Abgelaufen: 23.04.2012 20:26


----------



## Temperance (30. Juli 2012)

dann kanste keine rolle bekommen


----------



## d_jiin (30. Juli 2012)

warum sollte ich keine rolle bekommen können?


----------



## Temperance (30. Juli 2012)

weil die rolle nur bei accounts funktionirt die vor dem 4.3.2012 inaktiv worden


----------



## magrod (30. Juli 2012)

Hallo,

benötige auch eine Rolle der Auferstehung.
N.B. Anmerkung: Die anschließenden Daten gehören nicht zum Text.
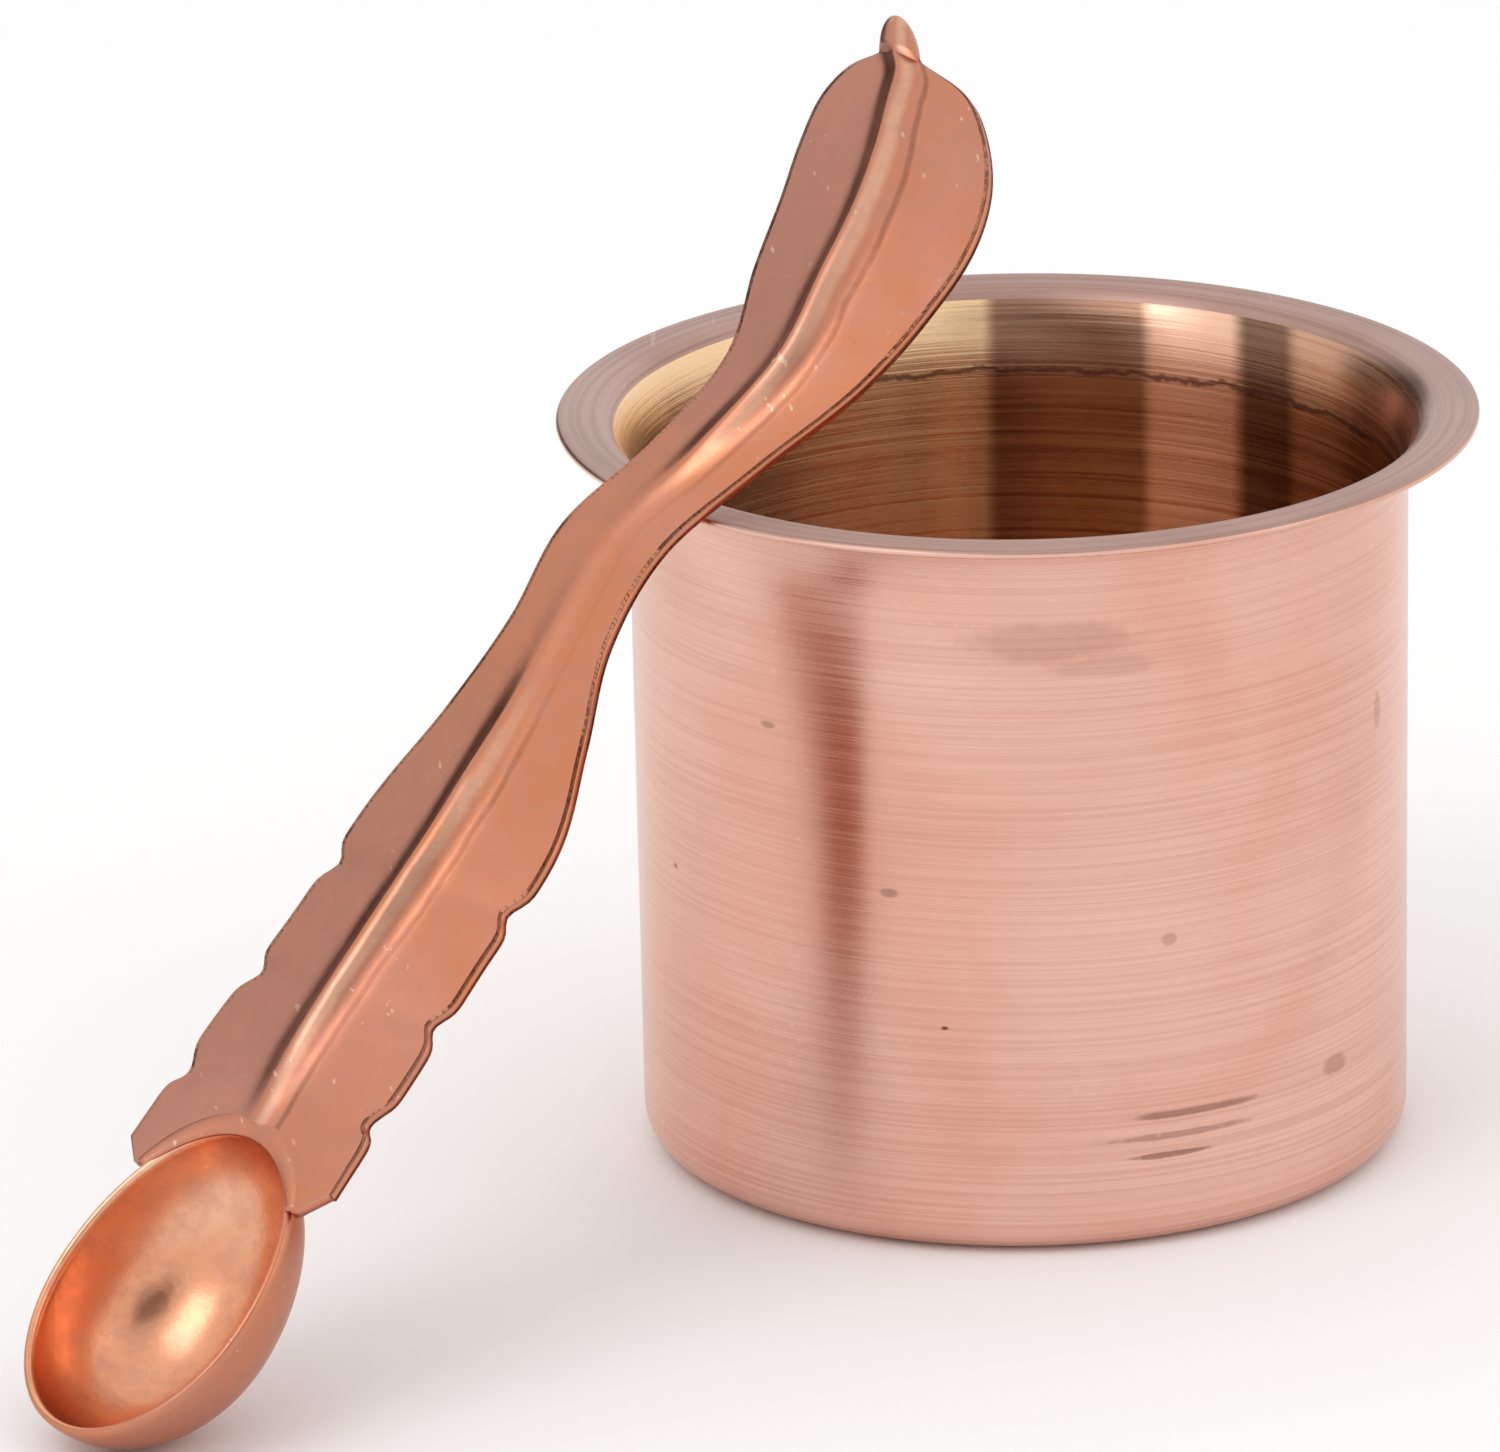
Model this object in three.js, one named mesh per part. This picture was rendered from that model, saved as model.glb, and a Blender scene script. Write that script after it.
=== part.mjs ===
// A small copper offering cup and its leaf-handled spoon.
// The spoon stands beside the cup on its bowl and leans on the cup's lip.
// Millimetres, +Z up. The origin is the centre of the cup's base, on the surface it stands on.
import * as THREE from 'three';

// Cup: one spun sheet, straight walled, with a rounded base corner and a flat turned-out lip
const cupHeight = 68;
const wallTopRadius = 35;
const wallFootRadius = 34.7;
const baseCornerRadius = 3;
const cupSheet = 0.7;
const baseSheet = 0.9;
const flareHeight = 7.7; // the wall leaves the straight this far below the lip's top
const crestRadius = 38; // where the turn ends and the flat lip begins
const lipRadius = 41.4;
const cupSides = 64;
const cornerSteps = 4;
const flareSteps = 7;

// Spoon bowl: an egg-shaped half shell, longer towards its free end
const bowlBackLength = 14.6;
const bowlFrontLength = 17;
const bowlHalfWidth = 11.6;
const bowlDepth = 12;
const bowlSheet = 0.8;
const bowlSides = 36;
const bowlRings = 7;

// Spoon handle: one pressed sheet with a raised rib, a notched lower leaf,
// a narrow waist and an upper leaf that sways over and ends in a small bud.
// Its foot is hollowed out round the bowl's front, between two shoulders.
const handleSheet = 0.9;
const shoulderPlace = 13.2; // the shoulders' tips, measured from the bowl's centre
const neckPlace = 10.4; // where the shoulders meet the bowl's rim
const footFade = 13; // the stretch over which the foot's hollow edge turns into straight sections
const leafEnd = 132.6; // where the upper leaf closes on the bud
const budLength = 3.9;
const budHalfWidth = 2.3;
const budHalfHeight = 1.1;
const budEdge = 0.3; // thickness at the bud's rim
const budTurn = 0.7; // how far the bud leans to the left for each millimetre along
const budShares = [0.2, 0.5, 0.75, 0.9, 0.98]; // of the bud's length, where its sections lie
const handleStep = 2;
// Shares of the half width at which each of the handle's sections has its points
const sectionShares = [-1, -0.78, -0.58, -0.34, -0.2, -0.1, 0, 0.1, 0.2, 0.34, 0.58, 0.78, 1];
const notchPlaces = [21, 31, 43];
const notchDepth = 1.3;
const notchWidth = 1.4;
const ribHalfWidth = 1.5;
const roofShare = 0.5; // how much of the rib's height is the roof slope of the two flanks

// Where the spoon stands
const headingAngle = THREE.MathUtils.degToRad(46.75); // of the handle, seen from above, from +X
const spoonStance = 105.8; // from the bowl's centre to the cup's axis, along the heading
const spoonOffset = 6.1; // how far the handle's line passes to the left of the cup's axis
const seamGap = 0.3; // between the handle's foot and the bowl's rim
const leanGap = 0.4; // straight up, between the lip and the handle that leans on it
const steepestLean = THREE.MathUtils.degToRad(84); // where the search for the lean begins
const leanHalvings = 60;

// Handle stations: along, middle of the width, half width, height of the rib's crest.
// All are measured from the bowl's centre in the plane of its rim, positive to the right.
const handleStations = [
  [shoulderPlace, 0.3, 12.1, 0.5],
  [18, 0.5, 12, 1.2],
  [26, 1, 11.8, 2.4],
  [37, 1.7, 11.2, 3],
  [50, 2.2, 11, 3.1],
  [60, 1.3, 8.3, 2.5],
  [70, -0.3, 5.9, 1.6],
  [80, -0.9, 6, 1.1],
  [90, 3.4, 6.3, 1.6],
  [100, 7.1, 7.9, 2.6],
  [109, 6.8, 10.4, 3.4],
  [116, 6.1, 11.4, 3.6],
  [122, 4.3, 11.3, 3.2],
  [127, 2, 9.8, 2.5],
  [130.4, 0.3, 7.2, 1.8],
  [leafEnd, -2, 2.5, 1.1],
];

// A closed body from rings of points that all have the same count.
// Each ring runs along its upper side and back along its lower side.
function loft(rings) {
  const count = rings[0].length;
  const corners = rings.flat().flatMap((p) => [p.x, p.y, p.z]);
  const faces = [];
  const quad = (a, b, c, d) => faces.push(a, b, c, a, c, d);
  for (let i = 0; i < rings.length - 1; i++) {
    for (let k = 0; k < count; k++) {
      const next = (k + 1) % count;
      quad(i * count + k, i * count + next, (i + 1) * count + next, (i + 1) * count + k);
    }
  }
  const last = (rings.length - 1) * count;
  for (let k = 0; k < count / 2 - 1; k++) {
    quad(k, count - 1 - k, count - 2 - k, k + 1);
    quad(last + k, last + k + 1, last + count - 2 - k, last + count - 1 - k);
  }
  const geometry = new THREE.BufferGeometry();
  geometry.setAttribute('position', new THREE.Float32BufferAttribute(corners, 3));
  geometry.setIndex(faces);
  return geometry;
}

// One side of the cup's sheet, from the base to the lip. out is 0 on the outside and 1 on the inside.
function cupSide(out) {
  const sheet = out * cupSheet;
  const floor = out * baseSheet;
  const corner = baseCornerRadius - sheet;
  const cornerMiddle = new THREE.Vector2(wallFootRadius - baseCornerRadius, floor + corner);
  const points = [new THREE.Vector2(0, floor)];
  for (let i = 0; i <= cornerSteps; i++) {
    const turn = (Math.PI / 2) * (i / cornerSteps);
    points.push(new THREE.Vector2(
      cornerMiddle.x + corner * Math.sin(turn),
      cornerMiddle.y - corner * Math.cos(turn),
    ));
  }
  const flareFoot = cupHeight - flareHeight;
  const reach = crestRadius - wallTopRadius + sheet;
  const rise = flareHeight - cupSheet + sheet;
  for (let i = 0; i <= flareSteps; i++) {
    const turn = (Math.PI / 2) * (i / flareSteps);
    points.push(new THREE.Vector2(
      crestRadius - reach * Math.cos(turn),
      flareFoot + rise * Math.sin(turn),
    ));
  }
  points.push(new THREE.Vector2(lipRadius, cupHeight - cupSheet + sheet));
  return points;
}

function cupGeometry() {
  const profile = [...cupSide(0), ...cupSide(1).reverse()];
  return new THREE.LatheGeometry(profile, cupSides).rotateX(Math.PI / 2);
}

// The bowl in its own frame: x towards the handle, z up out of the mouth, the rim at z = 0
function bowlGeometry() {
  const ring = (polar, inset) => {
    const points = [];
    for (let k = 0; k < bowlSides; k++) {
      const turn = (2 * Math.PI * k) / bowlSides;
      const length = Math.cos(turn) < 0 ? bowlBackLength : bowlFrontLength;
      points.push([
        (length - inset) * Math.cos(turn) * Math.sin(polar),
        (bowlHalfWidth - inset) * Math.sin(turn) * Math.sin(polar),
        -(bowlDepth - inset) * Math.cos(polar),
      ]);
    }
    return points;
  };
  const polar = (i) => (Math.PI / 2) * (i / bowlRings);
  const corners = [[0, 0, -bowlDepth]];
  for (let i = 1; i <= bowlRings; i++) corners.push(...ring(polar(i), 0));
  for (let i = bowlRings; i >= 1; i--) corners.push(...ring(polar(i), bowlSheet));
  corners.push([0, 0, bowlSheet - bowlDepth]);
  const faces = [];
  const bands = 2 * bowlRings - 1;
  for (let k = 0; k < bowlSides; k++) {
    const next = (k + 1) % bowlSides;
    faces.push(0, 1 + next, 1 + k);
    for (let i = 0; i < bands; i++) {
      const low = 1 + i * bowlSides;
      const high = low + bowlSides;
      faces.push(low + k, low + next, high + next, low + k, high + next, high + k);
    }
    const top = 1 + bands * bowlSides;
    faces.push(top + k, top + next, corners.length - 1);
  }
  const geometry = new THREE.BufferGeometry();
  geometry.setAttribute('position', new THREE.Float32BufferAttribute(corners.flat(), 3));
  geometry.setIndex(faces);
  return geometry;
}

// How far along the foot's edge lies, this far to the side: round the bowl's rim, then out to the shoulders
function footEdge(side) {
  const length = bowlFrontLength + seamGap;
  const half = bowlHalfWidth + seamGap;
  const neckSide = half * Math.sqrt(1 - (neckPlace / length) ** 2);
  if (Math.abs(side) < neckSide) return length * Math.sqrt(1 - (side / half) ** 2);
  const [, , shoulderSide] = handleStations[0];
  const out = (Math.abs(side) - neckSide) / (shoulderSide - neckSide);
  return THREE.MathUtils.lerp(neckPlace, shoulderPlace, Math.min(1, out));
}

function notchCut(along) {
  return notchPlaces.reduce(
    (cut, place) => cut + notchDepth * Math.exp(-(((along - place) / notchWidth) ** 2)), 0);
}

// The handle in the bowl's frame
function handleGeometry() {
  const line = new THREE.CatmullRomCurve3(
    handleStations.map(([along, middle, half]) => new THREE.Vector3(along, middle, half)));
  const crests = new THREE.CatmullRomCurve3(
    handleStations.map(([along, , , crest]) => new THREE.Vector3(along, crest, 0)));
  const steps = Math.round((leafEnd - shoulderPlace) / handleStep);
  const rings = [];
  for (let i = 0; i <= steps; i++) {
    const at = line.getPoint(i / steps);
    const crest = crests.getPoint(i / steps).y;
    const half = at.z - notchCut(at.x);
    const hollow = 1 - THREE.MathUtils.smoothstep(at.x, shoulderPlace, shoulderPlace + footFade);
    const upper = sectionShares.map((v) => {
      const side = at.y + v * half;
      const along = at.x + hollow * (footEdge(side) - shoulderPlace);
      const height = crest * (roofShare * (1 - Math.abs(v))
        + (1 - roofShare) * Math.exp(-(((v * half) / ribHalfWidth) ** 2)));
      return new THREE.Vector3(along, -side, height);
    });
    const lower = upper.map((p) => new THREE.Vector3(p.x, p.y, p.z - handleSheet));
    rings.push([...upper, ...lower.reverse()]);
  }
  return loft([...rings, ...budRings(line.getPoint(1))]);
}

// The small bud that closes the leaf, turned the way the leaf sways
function budRings(root) {
  return budShares.map((place) => {
    const round = Math.sqrt(1 - place ** 2);
    const along = root.x + budLength * place;
    const middle = root.y - budLength * place * budTurn;
    const ring = (sign) => sectionShares.map((v) => new THREE.Vector3(
      along,
      -(middle + v * budHalfWidth * round),
      sign * (budHalfHeight * round * Math.sqrt(Math.max(0, 1 - v * v)) + budEdge / 2)));
    return [...ring(1), ...ring(-1).reverse()];
  });
}

// Height of the rim's centre over the floor when the bowl stands tilted on its round back
function bowlStandHeight(lean) {
  return Math.hypot(bowlBackLength * Math.sin(lean), bowlDepth * Math.cos(lean));
}

// The lean at which the handle's underside clears the lip's outer edge by the gap
function leanAngle() {
  const reach = spoonStance - lipRadius;
  let low = 0;
  let high = steepestLean;
  for (let i = 0; i < leanHalvings; i++) {
    const lean = (low + high) / 2;
    const over = bowlStandHeight(lean) + reach * Math.tan(lean) - handleSheet / Math.cos(lean);
    if (over < cupHeight + leanGap) low = lean;
    else high = lean;
  }
  return low;
}

function piece(name, geometry, color, roughness) {
  const material = new THREE.MeshStandardMaterial({ color, roughness, metalness: 1 });
  const mesh = new THREE.Mesh(geometry, material);
  mesh.name = name;
  return mesh;
}

function spoonGroup() {
  const lean = leanAngle();
  const tilted = new THREE.Group();
  tilted.rotation.y = -lean;
  tilted.add(piece('spoon_bowl', bowlGeometry(), 0xc8805c, 0.35));
  tilted.add(piece('spoon_handle', handleGeometry(), 0xcf8a68, 0.4));
  const turned = new THREE.Group();
  turned.rotation.z = headingAngle;
  turned.add(tilted);
  const heading = new THREE.Vector2(Math.cos(headingAngle), Math.sin(headingAngle));
  turned.position.set(
    -spoonStance * heading.x - spoonOffset * heading.y,
    -spoonStance * heading.y + spoonOffset * heading.x,
    bowlStandHeight(lean),
  );
  return turned;
}

const group = new THREE.Group();
group.add(piece('cup_body', cupGeometry(), 0xd6967a, 0.38));
group.add(spoonGroup());

export default group;
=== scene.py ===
import math

import bpy
from mathutils import Matrix, Vector


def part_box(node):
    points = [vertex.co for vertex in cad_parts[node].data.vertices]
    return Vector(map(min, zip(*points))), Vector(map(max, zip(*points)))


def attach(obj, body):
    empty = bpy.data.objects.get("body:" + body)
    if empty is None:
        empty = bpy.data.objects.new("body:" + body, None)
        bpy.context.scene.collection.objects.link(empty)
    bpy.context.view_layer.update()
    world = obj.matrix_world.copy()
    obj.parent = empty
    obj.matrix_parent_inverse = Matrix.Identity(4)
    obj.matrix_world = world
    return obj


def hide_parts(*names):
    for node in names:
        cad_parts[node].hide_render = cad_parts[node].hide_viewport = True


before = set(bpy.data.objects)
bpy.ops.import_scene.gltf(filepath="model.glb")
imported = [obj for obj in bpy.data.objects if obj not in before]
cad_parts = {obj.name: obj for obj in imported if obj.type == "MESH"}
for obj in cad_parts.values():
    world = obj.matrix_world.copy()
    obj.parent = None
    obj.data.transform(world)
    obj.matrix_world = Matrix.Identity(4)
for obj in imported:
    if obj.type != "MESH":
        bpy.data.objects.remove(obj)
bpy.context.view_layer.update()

# A copper offering cup and its leaf-handled spoon. Sizes are in millimetres and repeat the frame's, and the
# shapes are made finer than the frame's. Meshes are scaled to metres as they are made.
mm = 0.001

# The camera


cameraSetup = {
    "lens": 336,  # a long lens from over a metre away
    "sensor": 36,
    "place": (-0.024477, -1.196043, 0.448621),
    "pitch": 18.933,  # degrees down
    "roll": -1.0636,
    "clip": (0.05, 20),
}


def makeCamera(s):
    data = bpy.data.cameras.new("photoCamera")
    data.lens = s["lens"]
    data.sensor_width = s["sensor"]
    data.clip_start, data.clip_end = s["clip"]
    pitch, roll = math.radians(s["pitch"]), math.radians(s["roll"])
    ahead = Vector((0, math.cos(pitch), -math.sin(pitch)))
    up = Vector((0, math.sin(pitch), math.cos(pitch)))
    right = Vector((1, 0, 0))
    rolledRight = math.cos(roll) * right + math.sin(roll) * up
    rolledUp = math.cos(roll) * up - math.sin(roll) * right
    camera = bpy.data.objects.new("photoCamera", data)
    bpy.context.scene.collection.objects.link(camera)
    turn = Matrix((rolledRight, rolledUp, -ahead)).transposed().to_4x4()
    camera.matrix_world = Matrix.Translation(Vector(s["place"])) @ turn
    bpy.context.scene.camera = camera


makeCamera(cameraSetup)
print("camera ready")

# Mesh helpers


def meshObject(name, corners, faces):
    mesh = bpy.data.meshes.new(name)
    mesh.from_pydata([Vector(c) * mm for c in corners], [], faces)
    mesh.update()
    for polygon in mesh.polygons:
        polygon.use_smooth = True
    piece = bpy.data.objects.new(name, mesh)
    bpy.context.scene.collection.objects.link(piece)
    return piece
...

Wer würde mir eine schicken? :-)

Bitte kurze PN.


----------



## myadictivo (30. Juli 2012)

dito..auch noch nix bekommen (weiß aber nicht ob die einladung 100% schon raus ist).
inaktiv seit dez 2011.

wers probieren möchte pn an mich. spielzeit wird 100% gekauft, also gibts auch nen mount für euch 

edit : danke, hat funktioniert..email kam zwar keine an, aber in der accountverwaltung wars versteckt. thx an alle die mich geladen haben


----------



## Nelfaros (30. Juli 2012)

@ Magrod ,

PN ist Raus pls antworten ob du was bekommen hast, Danke =)


----------